_Task instructions:_
Every line of the material below should be repeated exactly.

_Data block:_

begin

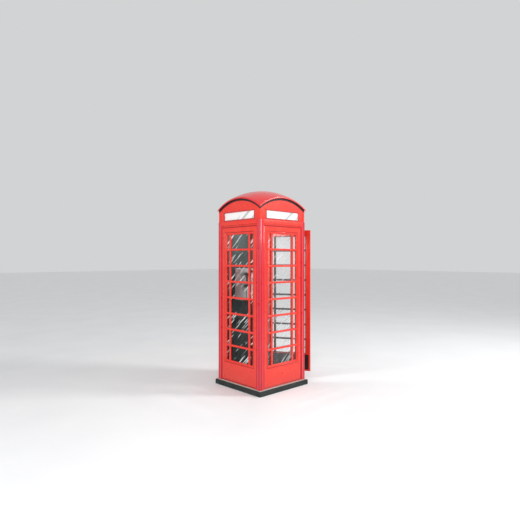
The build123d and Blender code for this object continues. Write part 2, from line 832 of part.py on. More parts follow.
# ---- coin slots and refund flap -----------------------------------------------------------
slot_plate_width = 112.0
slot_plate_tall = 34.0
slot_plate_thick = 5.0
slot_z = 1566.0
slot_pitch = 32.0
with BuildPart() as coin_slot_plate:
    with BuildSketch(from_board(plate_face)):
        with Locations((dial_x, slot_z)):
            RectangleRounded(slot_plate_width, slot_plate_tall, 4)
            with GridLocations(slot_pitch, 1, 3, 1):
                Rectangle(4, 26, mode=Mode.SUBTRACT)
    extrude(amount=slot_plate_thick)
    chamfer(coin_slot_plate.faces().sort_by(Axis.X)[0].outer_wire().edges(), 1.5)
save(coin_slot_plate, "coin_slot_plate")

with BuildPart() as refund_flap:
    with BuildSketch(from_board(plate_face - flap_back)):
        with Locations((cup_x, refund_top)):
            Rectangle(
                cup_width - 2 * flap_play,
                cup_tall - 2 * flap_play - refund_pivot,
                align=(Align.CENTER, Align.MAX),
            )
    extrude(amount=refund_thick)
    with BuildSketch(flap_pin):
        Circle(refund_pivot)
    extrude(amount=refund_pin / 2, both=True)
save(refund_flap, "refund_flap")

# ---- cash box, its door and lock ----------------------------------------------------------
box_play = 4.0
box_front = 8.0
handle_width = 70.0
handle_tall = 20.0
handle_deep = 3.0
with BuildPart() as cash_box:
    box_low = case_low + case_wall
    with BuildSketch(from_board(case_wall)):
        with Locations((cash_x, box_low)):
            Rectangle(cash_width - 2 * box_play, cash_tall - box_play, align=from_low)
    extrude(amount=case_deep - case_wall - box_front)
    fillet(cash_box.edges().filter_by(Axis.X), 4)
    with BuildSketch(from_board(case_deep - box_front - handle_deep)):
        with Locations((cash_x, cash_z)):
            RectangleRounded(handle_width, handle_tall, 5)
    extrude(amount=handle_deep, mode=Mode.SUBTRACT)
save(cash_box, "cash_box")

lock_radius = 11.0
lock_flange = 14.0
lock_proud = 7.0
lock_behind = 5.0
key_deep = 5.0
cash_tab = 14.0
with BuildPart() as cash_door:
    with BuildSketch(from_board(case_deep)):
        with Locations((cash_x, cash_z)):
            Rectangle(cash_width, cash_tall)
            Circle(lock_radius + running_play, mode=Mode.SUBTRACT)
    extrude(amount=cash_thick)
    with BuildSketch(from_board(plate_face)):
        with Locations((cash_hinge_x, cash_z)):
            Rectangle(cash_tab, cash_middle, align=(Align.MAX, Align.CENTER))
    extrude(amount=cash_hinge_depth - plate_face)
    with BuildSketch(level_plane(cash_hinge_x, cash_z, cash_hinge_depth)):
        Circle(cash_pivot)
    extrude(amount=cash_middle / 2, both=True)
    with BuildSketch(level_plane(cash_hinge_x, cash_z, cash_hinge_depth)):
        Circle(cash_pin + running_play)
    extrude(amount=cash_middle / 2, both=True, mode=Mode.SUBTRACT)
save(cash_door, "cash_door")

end

_Exercise solution:_
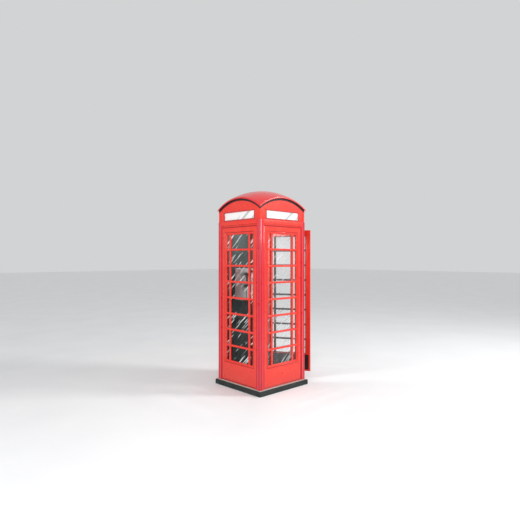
The build123d and Blender code for this object continues. Write part 2, from line 832 of part.py on. More parts follow.
# ---- coin slots and refund flap -----------------------------------------------------------
slot_plate_width = 112.0
slot_plate_tall = 34.0
slot_plate_thick = 5.0
slot_z = 1566.0
slot_pitch = 32.0
with BuildPart() as coin_slot_plate:
    with BuildSketch(from_board(plate_face)):
        with Locations((dial_x, slot_z)):
            RectangleRounded(slot_plate_width, slot_plate_tall, 4)
            with GridLocations(slot_pitch, 1, 3, 1):
                Rectangle(4, 26, mode=Mode.SUBTRACT)
    extrude(amount=slot_plate_thick)
    chamfer(coin_slot_plate.faces().sort_by(Axis.X)[0].outer_wire().edges(), 1.5)
save(coin_slot_plate, "coin_slot_plate")

with BuildPart() as refund_flap:
    with BuildSketch(from_board(plate_face - flap_back)):
        with Locations((cup_x, refund_top)):
            Rectangle(
                cup_width - 2 * flap_play,
                cup_tall - 2 * flap_play - refund_pivot,
                align=(Align.CENTER, Align.MAX),
            )
    extrude(amount=refund_thick)
    with BuildSketch(flap_pin):
        Circle(refund_pivot)
    extrude(amount=refund_pin / 2, both=True)
save(refund_flap, "refund_flap")

# ---- cash box, its door and lock ----------------------------------------------------------
box_play = 4.0
box_front = 8.0
handle_width = 70.0
handle_tall = 20.0
handle_deep = 3.0
with BuildPart() as cash_box:
    box_low = case_low + case_wall
    with BuildSketch(from_board(case_wall)):
        with Locations((cash_x, box_low)):
            Rectangle(cash_width - 2 * box_play, cash_tall - box_play, align=from_low)
    extrude(amount=case_deep - case_wall - box_front)
    fillet(cash_box.edges().filter_by(Axis.X), 4)
    with BuildSketch(from_board(case_deep - box_front - handle_deep)):
        with Locations((cash_x, cash_z)):
            RectangleRounded(handle_width, handle_tall, 5)
    extrude(amount=handle_deep, mode=Mode.SUBTRACT)
save(cash_box, "cash_box")

lock_radius = 11.0
lock_flange = 14.0
lock_proud = 7.0
lock_behind = 5.0
key_deep = 5.0
cash_tab = 14.0
with BuildPart() as cash_door:
    with BuildSketch(from_board(case_deep)):
        with Locations((cash_x, cash_z)):
            Rectangle(cash_width, cash_tall)
            Circle(lock_radius + running_play, mode=Mode.SUBTRACT)
    extrude(amount=cash_thick)
    with BuildSketch(from_board(plate_face)):
        with Locations((cash_hinge_x, cash_z)):
            Rectangle(cash_tab, cash_middle, align=(Align.MAX, Align.CENTER))
    extrude(amount=cash_hinge_depth - plate_face)
    with BuildSketch(level_plane(cash_hinge_x, cash_z, cash_hinge_depth)):
        Circle(cash_pivot)
    extrude(amount=cash_middle / 2, both=True)
    with BuildSketch(level_plane(cash_hinge_x, cash_z, cash_hinge_depth)):
        Circle(cash_pin + running_play)
    extrude(amount=cash_middle / 2, both=True, mode=Mode.SUBTRACT)
save(cash_door, "cash_door")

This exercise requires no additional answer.